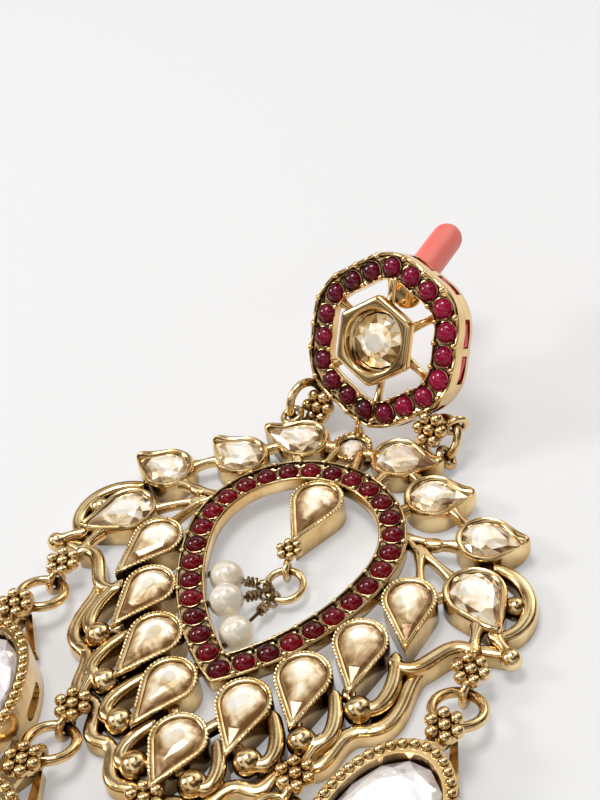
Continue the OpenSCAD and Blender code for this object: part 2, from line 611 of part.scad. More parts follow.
// Tube of even sides along a path, its rings turned from one to the next without twist.
function tangents(path) = let (n = len(path) - 1)
    [for (i = [0:n]) unit(path[min(i + 1, n)] - path[max(i - 1, 0)])];
function carried(normal, t) = unit(normal - (normal * t) * t);
function normals(ts) = [for (i = 0, m = carried([0.3, 0.2, 1], ts[0]); i < len(ts);
    i = i + 1, m = i < len(ts) ? carried(m, ts[i]) : m) m];
module tube(path, radii, sides = 6) {
    ts = tangents(path);
    ms = normals(ts);
    rings = [for (i = [0:len(path) - 1], j = [0:sides - 1]) let (a = 360 * j / sides)
        path[i] + radii[i] * (cos(a) * ms[i] + sin(a) * cross(ts[i], ms[i]))];
    last = (len(path) - 1) * sides;
    polyhedron(points = rings, faces = concat(
        [[for (j = [0:sides - 1]) j]],
        [for (i = [0:len(path) - 2], j = [0:sides - 1]) let (a = i * sides)
            [a + j, a + sides + j, a + (j + 1) % sides]],
        [for (i = [0:len(path) - 2], j = [0:sides - 1]) let (a = i * sides)
            [a + (j + 1) % sides, a + sides + j, a + sides + (j + 1) % sides]],
        [[for (j = [sides - 1:-1:0]) last + j]]));
}
module pearl_wire(i) {
    body = wire_path(i);
    n = len(body);
    path = concat(body, [body[n - 1] + 0.02 * unit(body[n - 1] - body[n - 2]), wire_head(i)]);
    radii = [for (j = [0:n + 1]) j < n ? pearl_wire_r : 0.34];
    color(gold) laid() tube(path, radii);
}
module pearl(i) {
    k = on_link(pearl_at[i]);
    color("whitesmoke") laid() difference() {
        translate(pearl[i]) sphere(r = pearl_r, $fn = 48);
        aimed(pearl[i], pearl[i] - k) translate([0, 0, -2 * pearl_r])
            cylinder(r = pearl_bore_r, h = 4 * pearl_r, $fn = 24);
    }
}

// Stud, in its own frame: its face is the plane z = 0, its top is towards y.
module halo_outline(d) {
    offset(r = stud_corner + d, $fn = 36) rotate(90) circle(r = hexagon_side, $fn = 6);
}
module halo() {
    difference() {
        translate([0, 0, -stud_depth]) linear_extrude(stud_depth) difference() {
            halo_outline(halo_out);
            halo_outline(-halo_in);
        }
        translate([0, 0, -stud_depth - over]) linear_extrude(stud_depth - halo_plate + over) difference() {
            halo_outline(halo_out - halo_wall);
            halo_outline(-halo_in - over);
        }
        for (i = [0:stud_count - 1]) {
            at = halo_point(i * stud_pitch);
            translate([at[0], at[1], stud_ruby_z - 0.05]) cylinder(r = stud_ruby_r + 0.04, h = 2, $fn = 32);
            translate([at[0], at[1], -2]) cylinder(r = 0.5, h = 3, $fn = 32);
        }
        for (i = [0:5], m = [-1, 1]) halo_slot(i, m) cube([slot[0], 3, slot[1]], center = true);
    }
}
// Place of a side slot: side i, before or after its middle, on the outer wall.
module halo_slot(i, m) {
    rotate(60 * i) translate([stud_inradius + halo_out - 0.1, m * slot_gap, slot_z]) rotate([0, 0, 90 + m * 8])
        children();
}
module hexagon_collet() {
    difference() {
        union() {
            translate([0, 0, hexagon_z[0]]) rotate(90)
                cylinder(r = hexagon_r, h = hexagon_z[1] - hexagon_z[0], $fn = 6);
            translate([0, 0, cup[0]]) cylinder(r1 = cup[1], r2 = cup[2], h = hexagon_z[0] + over - cup[0], $fn = 48);
        }
        translate([0, 0, cup[0] - over]) cylinder(r = stud_stone_r - 0.5, h = 5, $fn = 48);
        translate([0, 0, stud_stone_z[1] - seat_drop]) cylinder(r = stud_stone_r + fit, h = 5, $fn = 48);
        translate([0, 0, hexagon_z[1] - hexagon_mouth[0]])
            cylinder(r1 = stud_stone_r + fit, r2 = hexagon_mouth[1], h = hexagon_mouth[0] + 0.05, $fn = 48);
    }
}
module stud_frame() {
    color(gold) laid() {
        stud_at() {
            halo();
            hexagon_collet();
            for (a = [30:60:330]) rotate(a) translate([spoke[0], -neck_side, spoke_z])
                cube([spoke[1], 2 * neck_side, spoke[2]]);
            for (m = [-1, 1]) {
                at = [m * stud_flower[0], stud_flower[1]];
                flower(at, stud_flower[2], [-1.15, -0.3], stud_bead_r, stud_bead_pitch);
                translate([0, 0, neck_z[0]]) linear_extrude(neck_z[1] - neck_z[0]) bar(0.82 * at, at, 1.5);
            }
            translate([pad[0], pad[1], -stud_depth - 0.4]) cylinder(r = pad_r, h = 0.5, $fn = 48);
            translate([pad[0] - rib[0] / 2, rib_y, -stud_depth]) cube(rib);
        }
        for (i = [0, 1]) aimed(stud_bail_at(i), link_tangent(i, stud_bail_at(i))) ring_loop(hinge_bail);
    }
}
module stud_stone() {
    color("wheat") laid() stud_at() cut_stone([
        level(circle_loop(1, 16), [0, 0], 0.5, stud_stone_z[0]),
        level(circle_loop(1, 16), [0, 0], stud_stone_r, stud_stone_z[1]),
        level(circle_loop(1, 16), [0, 0], stud_stone_r, stud_stone_z[1] + 0.12),
        level(circle_loop(1, 16, 11.25), [0, 0], 0.84 * stud_stone_r, stud_stone_z[2]),
        level(circle_loop(1, 16), [0, 0], 0.54 * stud_stone_r, stud_stone_z[3])]);
}
module stud_rubies() {
    color(ruby) laid() stud_at() translate([0, 0, stud_ruby_z])
        for (i = [0:stud_count - 1]) cabochon(halo_point(i * stud_pitch), stud_ruby_r);
}
module stud_baguettes() {
    base = [[-1, -1], [-1, 1], [1, 1], [1, -1]];
    size = [slot[0] / 2 - fit, slot[1] / 2 - fit];
    color("red") laid() stud_at() for (i = [0:5], m = [-1, 1]) halo_slot(i, m) translate([0, slot_back, 0]) rotate([90, 0, 0])
        cut_stone([for (l = [[1, -0.32], [1, 0.1], [0.72, 0.28]])
            [for (p = base) [p[0] * (size[0] - 1 + l[0]), p[1] * size[1] * l[0], l[1]]]]);
}
module stud_post() {
    color("silver") laid() stud_at() aimed([pad[0], pad[1], -stud_depth], post_aim)
        translate([0, 0, post_start]) cylinder(r = post_r, h = post_reach - post_start - 1, $fn = 32);
}
module post_sleeve() {
    color("salmon") laid() stud_at() aimed([pad[0], pad[1], -stud_depth], post_aim) difference() {
        union() {
            translate([0, 0, sleeve_start]) cylinder(r = sleeve_r, h = post_reach - sleeve_start, $fn = 48);
            translate([0, 0, post_reach]) sphere(r = sleeve_r, $fn = 48);
        }
        cylinder(r = post_r + 0.05, h = post_reach, $fn = 32);
    }
}

stud_frame();
stud_stone();
stud_rubies();
stud_baguettes();
stud_post();
post_sleeve();
stud_link(0);  // stud_link_right
stud_link(1);  // stud_link_left
body_frame();
ring_rubies();
petal_stone(0);  // petal_stone_1
petal_stone(1);  // petal_stone_2
petal_stone(2);  // petal_stone_3
petal_stone(3);  // petal_stone_4
petal_stone(4);  // petal_stone_5
petal_stone(5);  // petal_stone_6
petal_stone(6);  // petal_stone_7
petal_stone(7);  // petal_stone_8
petal_stone(8);  // petal_stone_9
leaf_stone(0);  // leaf_stone_1
leaf_stone(1);  // leaf_stone_2
leaf_stone(2);  // leaf_stone_3
leaf_stone(3);  // leaf_stone_4
leaf_stone(4);  // leaf_stone_5
leaf_stone(5);  // leaf_stone_6
leaf_stone(6);  // leaf_stone_7
leaf_stone(7);  // leaf_stone_8
apex_stone();
pendant_stone();
pendant_link();
pearl(0);  // pearl_1
pearl(1);  // pearl_2
pearl(2);  // pearl_3
pearl_wire(0);  // pearl_wire_1
pearl_wire(1);  // pearl_wire_2
pearl_wire(2);  // pearl_wire_3
drop_frame(0);  // drop_frame_1
drop_frame(1);  // drop_frame_2
drop_frame(2);  // drop_frame_3
drop_frame(3);  // drop_frame_4
drop_frame(4);  // drop_frame_5
drop_stone(0);  // drop_stone_1
drop_stone(1);  // drop_stone_2
drop_stone(2);  // drop_stone_3
drop_stone(3);  // drop_stone_4
drop_stone(4);  // drop_stone_5
drop_link(0);  // drop_link_1
drop_link(1);  // drop_link_2
drop_link(2);  // drop_link_3
drop_link(3);  // drop_link_4
drop_link(4);  // drop_link_5
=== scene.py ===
import bmesh
import bpy
import math
import numpy as np
from mathutils import Matrix, Vector


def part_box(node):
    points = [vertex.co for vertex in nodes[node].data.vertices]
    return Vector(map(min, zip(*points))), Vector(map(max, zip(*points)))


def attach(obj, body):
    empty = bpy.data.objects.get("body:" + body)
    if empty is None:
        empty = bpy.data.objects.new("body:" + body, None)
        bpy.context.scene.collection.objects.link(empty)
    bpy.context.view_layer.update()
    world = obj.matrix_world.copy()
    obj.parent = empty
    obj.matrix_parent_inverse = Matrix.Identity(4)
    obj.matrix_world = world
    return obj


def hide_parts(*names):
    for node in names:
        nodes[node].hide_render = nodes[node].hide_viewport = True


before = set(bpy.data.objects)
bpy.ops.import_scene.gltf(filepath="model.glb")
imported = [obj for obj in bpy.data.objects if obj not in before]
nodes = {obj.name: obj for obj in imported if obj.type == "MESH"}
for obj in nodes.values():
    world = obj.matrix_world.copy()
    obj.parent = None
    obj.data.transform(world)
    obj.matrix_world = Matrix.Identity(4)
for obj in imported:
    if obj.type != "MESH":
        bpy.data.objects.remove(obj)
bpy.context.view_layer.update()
print("frame loaded,", len(nodes), "nodes")

mm = 0.001
tau = 2 * math.pi
# The plan's origin is the ring's blunt tip, and the middle drop ends at this y.
planEnd = -39.05
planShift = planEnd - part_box("drop_frame_3")[0].y / mm
print("plan shift", round(planShift, 4))


# Colours and finishes
def newMaterial(name):
    mat = bpy.data.materials.new(name)
    mat.use_nodes = True
    tree = mat.node_tree
    return mat, tree.nodes, tree.links, tree.nodes["Principled BSDF"]


def fill(node, values):
    for socket, value in values.items():
        node.inputs[socket].default_value = value
    return node


def ramp(tree, links, source, stops):
    node = tree.new("ShaderNodeValToRGB")
    marks = node.color_ramp.elements
    marks[0].position, marks[0].color = stops[0]
    marks[1].position, marks[1].color = stops[-1]
    for place, colour in stops[1:-1]:
        marks.new(place).color = colour
    links.new(source, node.inputs["Fac"])
    return node.outputs["Color"]


def noiseAt(tree, links, scale, detail=4.0, warp=0.0, space="Object"):
    where = tree.new("ShaderNodeTexCoord")
    noise = fill(tree.new("ShaderNodeTexNoise"), {"Scale": scale, "Detail": detail, "Distortion": warp})
    links.new(where.outputs[space], noise.inputs["Vector"])
    return noise.outputs["Fac"]


def ranged(tree, links, source, low, high, start=0.0, stop=1.0):
    limits = {"From Min": start, "From Max": stop, "To Min": low, "To Max": high}
    node = fill(tree.new("ShaderNodeMapRange"), limits)
    links.new(source, node.inputs["Value"])
    return node.outputs["Result"]


def multiplyAdd(tree, links, source, factor, added):
    node = fill(tree.new("ShaderNodeMath"), {1: factor})
    node.operation = "MULTIPLY_ADD"
    links.new(source, node.inputs[0])
    links.new(added, node.inputs[2])
    return node.outputs["Value"]


def fineBump(tree, links, shader, scale, strength, depth):
    bump = fill(tree.new("ShaderNodeBump"), {"Strength": strength, "Distance": depth * mm})
    links.new(noiseAt(tree, links, scale, 2.0), bump.inputs["Height"])
    links.new(bump.outputs["Normal"], shader.inputs["Normal"])
    return bump


def meshTone(tree, name):
    node = tree.new("ShaderNodeAttribute")
    node.attribute_name = name
    return node.outputs["Fac"]


goldLook = {
    "studGold": dict(
        bright=(0.95, 0.69, 0.34, 1), deep=(0.76, 0.48, 0.19, 1), recessShadeAndPatina=(0.05, 0.022, 0.008, 1),
        rough=(0.07, 0.14), grain=420, bump=0.02, worn=1.6),
    "garlandGold": dict(
        bright=(1.0, 0.76, 0.41, 1), deep=(0.68, 0.42, 0.15, 1), recessShadeAndPatina=(0.07, 0.027, 0.005, 1),
        rough=(0.13, 0.25), grain=380, bump=0.05, worn=2.2),
    "dropGold": dict(
        bright=(0.91, 0.66, 0.33, 1), deep=(0.70, 0.45, 0.18, 1), recessShadeAndPatina=(0.08, 0.04, 0.014, 1),
        rough=(0.13, 0.24), grain=300, bump=0.04, worn=1.8)}
# The corner ramp turns occlusion into painted shade together with the patina in the hollows.
patina = dict(deepAt=0.30, brightAt=0.62, fine=9, depth=0.1, solder=0.07,
              corners=[(0.10, (0, 0, 0, 1)), (0.45, (0.55, 0.55, 0.55, 1)), (0.85, (1, 1, 1, 1))])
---
TASK DETAILS — Go through the listing above and return every line where the word "context" occurs.

WRITTEN ANSWER —
        bpy.context.scene.collection.objects.link(empty)
    bpy.context.view_layer.update()
bpy.context.view_layer.update()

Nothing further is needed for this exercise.